## Begin Data provided

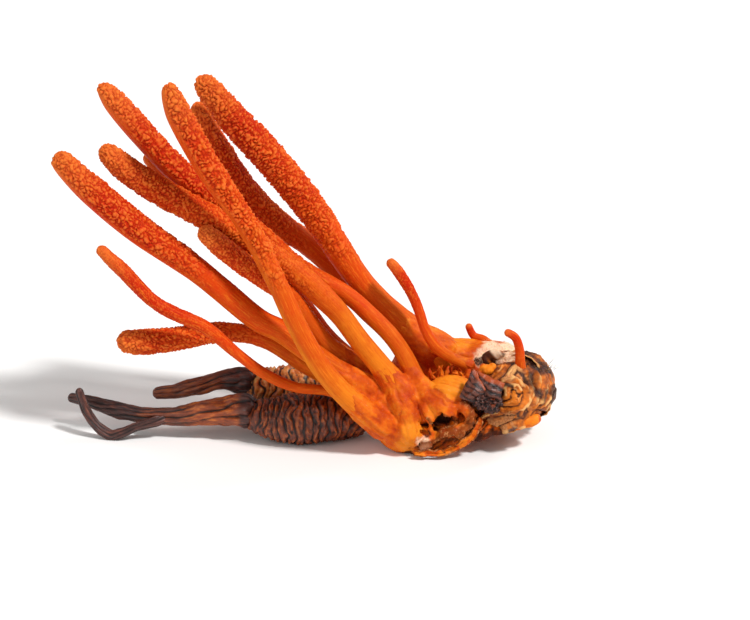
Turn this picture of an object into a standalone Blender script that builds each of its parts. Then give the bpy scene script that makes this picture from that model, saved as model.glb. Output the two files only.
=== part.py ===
"""Cordyceps bunch: orange club fungi rooted in a mycelium mat, lying on two dried larva fungi.

Run it with: blender --background --python part.py
Sizes in the tables are millimetres; MM turns them into Blender's metres. +X runs along the bunch towards
its root end, +Y away from the front, +Z up, and everything rests on z = 0. The last step centres the bunch.
"""

import math

import bmesh
import bpy
from mathutils import Matrix, Vector

MM = 0.001
GAP = 0.35 * MM  # clearance kept between pieces that touch
CLUB_SIDES = 3  # bevel resolution of a club, which gives ten sides
LARVA_SIDES = 4
STATION = 7  # mm between the rings of a club
LARVA_STATION = 1.75

# Each club runs from root to tip: x, y, z and diameter at the points that give it its bends.
CLUBS = {
    "club_tall": [
        (46, 10.5, 21, 11), (37, 10.5, 28, 10), (29.3, 10.5, 35.5, 8.7), (21.8, 11, 43, 7.5), (14.5, 11, 52, 7.8),
        (1.7, 11, 72.3, 9.2), (-11.3, 10.5, 89.2, 9.5), (-21.6, 9, 101.3, 8.5), (-30.5, 8, 113, 6.4),
    ],
    "club_behind_tall": [
        (43, 18.5, 17, 7.4), (28, 19.5, 32, 7), (14, 20.5, 44.8, 6.8), (0.5, 20.5, 57.5, 7.2), (-8.3, 20, 64.2, 7.8),
        (-18.3, 19, 75.2, 7.9), (-27.5, 18, 91, 7.2), (-33, 17, 103.5, 5.4),
    ],
    "club_front": [
        (27, -9, 7, 8), (15, -13.5, 18, 7), (5.5, -16, 30, 6.3), (-1.5, -16, 43, 6), (-7.5, -15, 56.5, 6),
        (-16.5, -14, 75, 6.3), (-27, -14, 92, 7.7), (-35.2, -13, 108, 7.3), (-38.2, -12.5, 116.7, 5.6),
    ],
    "club_upper_left": [
        (42, -5, 9, 8), (38.4, -4, 14.3, 7.2), (34.1, -2.5, 21.1, 6), (30.3, -1.5, 28.8, 5.4), (26, 0, 35, 5.2),
        (20, 2, 40.7, 5.2), (12.3, 4, 46.9, 5.3), (-2, 5, 55.4, 5.7), (-18, 5, 69.4, 6.5), (-34.2, 5, 82.3, 7.7),
        (-45.6, 4, 94.8, 7.8), (-54, 3, 105.2, 7.4), (-59.6, 3, 112.6, 5.4),
    ],
    "club_mid_left": [
        (35, -5.5, 12, 8), (29.6, -6.8, 18.8, 7.4), (23, -6.5, 27.3, 6.8), (17, -6, 35, 6.7), (11, -5, 43.2, 6.8),
        (5, -4, 49.3, 7.1), (-1, -3.5, 55, 7.2), (-8.5, -3, 60.6, 7.2), (-17.4, -3, 67.4, 7.3),
        (-29.3, -2.5, 74, 7.9), (-44, -2.5, 82.5, 8.2), (-52.6, -2.5, 88.8, 7.6), (-59, -2.5, 94.7, 5.4),
    ],
    "club_hidden": [
        (28, 11, 13, 5.6), (20.6, 10.5, 18.6, 5), (12.5, 9.6, 25.2, 4.8), (5.6, 9.5, 32.4, 4.7), (-0.5, 10, 41, 4.7),
        (-14, 11, 58, 4.9), (-32, 12, 74, 4.9), (-44, 12, 84.5, 4.8), (-48.3, 12, 89.2, 3.8),
    ],
    "club_short": [
        (23, 3.3, 19, 7.4), (13, 0.8, 26, 7), (6.6, -1.2, 32, 6.6), (1.2, -3.5, 40.5, 6), (-4, -5.5, 48.8, 5.8),
        (-12.3, -7.5, 56.2, 6.1), (-18.8, -8.3, 61.5, 6.5), (-25.2, -9, 67.3, 6.4), (-30.5, -9.3, 72.3, 4.8),
    ],
    "club_long_left": [
        (22, -4, 16.5, 7.6), (12, -7.8, 24.7, 7), (2, -8.3, 32.3, 6.8), (-7.3, -6.5, 38.6, 6.8), (-15, -6, 42.9, 7),
        (-31, -7, 57.7, 7.6), (-48.3, -8, 71.1, 8.6), (-61.3, -8.5, 83, 8.5), (-68.5, -9, 90.6, 7.2),
        (-72, -9, 95, 5.6),
    ],
    "club_low": [
        (22, 3, 11.5, 6.2), (11.5, 2.3, 17.6, 5.8), (0, 2, 24.5, 5.6), (-11, 1, 32.5, 5.5), (-19, 0, 35.5, 5.6),
        (-28, -1, 36.3, 6.2), (-38, -2, 34.8, 6.9), (-48.5, -3, 34, 7.6), (-53.5, -3, 34, 7), (-57.3, -3, 34, 5.4),
    ],
    "club_curly": [
        (20, -4.5, 12.5, 3.4), (8, -4.7, 18.1, 3.1), (-3, -6.5, 20.4, 3.1), (-12, -8, 25.2, 3.3), (-20, -9, 32, 3.4),
        (-29.5, -10, 41, 4.2), (-40, -10, 46.3, 4.2), (-46, -10, 50.5, 4), (-53.5, -10, 59, 4.3),
        (-57.5, -10, 63, 3.8), (-60.8, -10, 66.7, 3),
    ],
    "club_hook": [
        (52, 3, 23, 3.4), (46.2, 3, 25.7, 3.4), (41.5, 2, 29, 3.6), (38.7, 1.5, 32.5, 3.4), (36.5, 1.5, 36.8, 3.1),
        (35, 2, 41.5, 3.1), (33.1, 3, 46.2, 3.1), (30.6, 3, 51, 3.3), (28, 3, 55, 3.3), (25.3, 3, 58.3, 2.8),
    ],
    "sprout_ridge": [(59, 14, 25, 2.8), (55.5, 15.5, 27.6, 2.6), (52.3, 16.5, 28.6, 2.5), (50.4, 17, 32.4, 2.2)],
    "sprout_end": [
        (66.3, -3.5, 22, 3.8), (65.6, -5, 27.5, 3.2), (65.2, -5.5, 32.5, 2.8), (63.8, -5.5, 36.3, 2.6),
        (60.6, -5.5, 38.3, 2.3),
    ],
}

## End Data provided

* Goal of the exercise *
Quote the data above verbatim from its first line to the line that includes "LARVA_STATION = 1.75", with both boundary lines retained.

* Finished exercise *
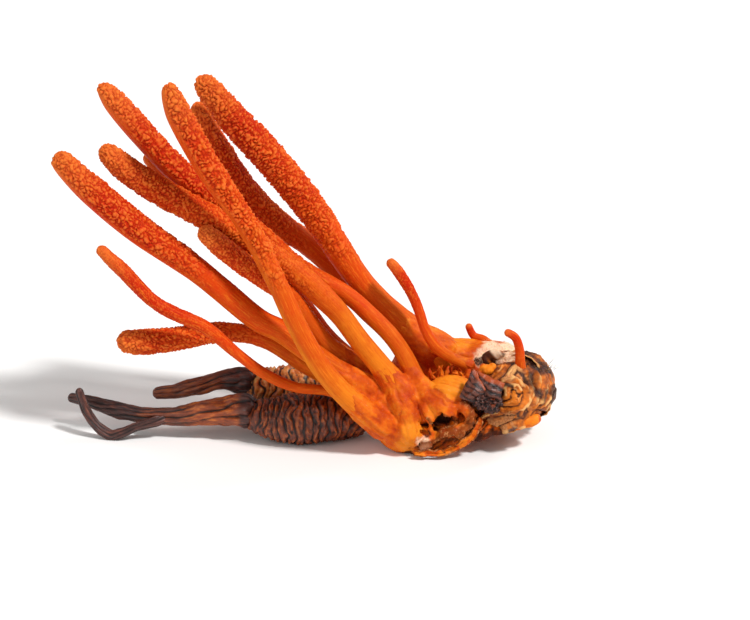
Turn this picture of an object into a standalone Blender script that builds each of its parts. Then give the bpy scene script that makes this picture from that model, saved as model.glb. Output the two files only.
=== part.py ===
"""Cordyceps bunch: orange club fungi rooted in a mycelium mat, lying on two dried larva fungi.

Run it with: blender --background --python part.py
Sizes in the tables are millimetres; MM turns them into Blender's metres. +X runs along the bunch towards
its root end, +Y away from the front, +Z up, and everything rests on z = 0. The last step centres the bunch.
"""

import math

import bmesh
import bpy
from mathutils import Matrix, Vector

MM = 0.001
GAP = 0.35 * MM  # clearance kept between pieces that touch
CLUB_SIDES = 3  # bevel resolution of a club, which gives ten sides
LARVA_SIDES = 4
STATION = 7  # mm between the rings of a club
LARVA_STATION = 1.75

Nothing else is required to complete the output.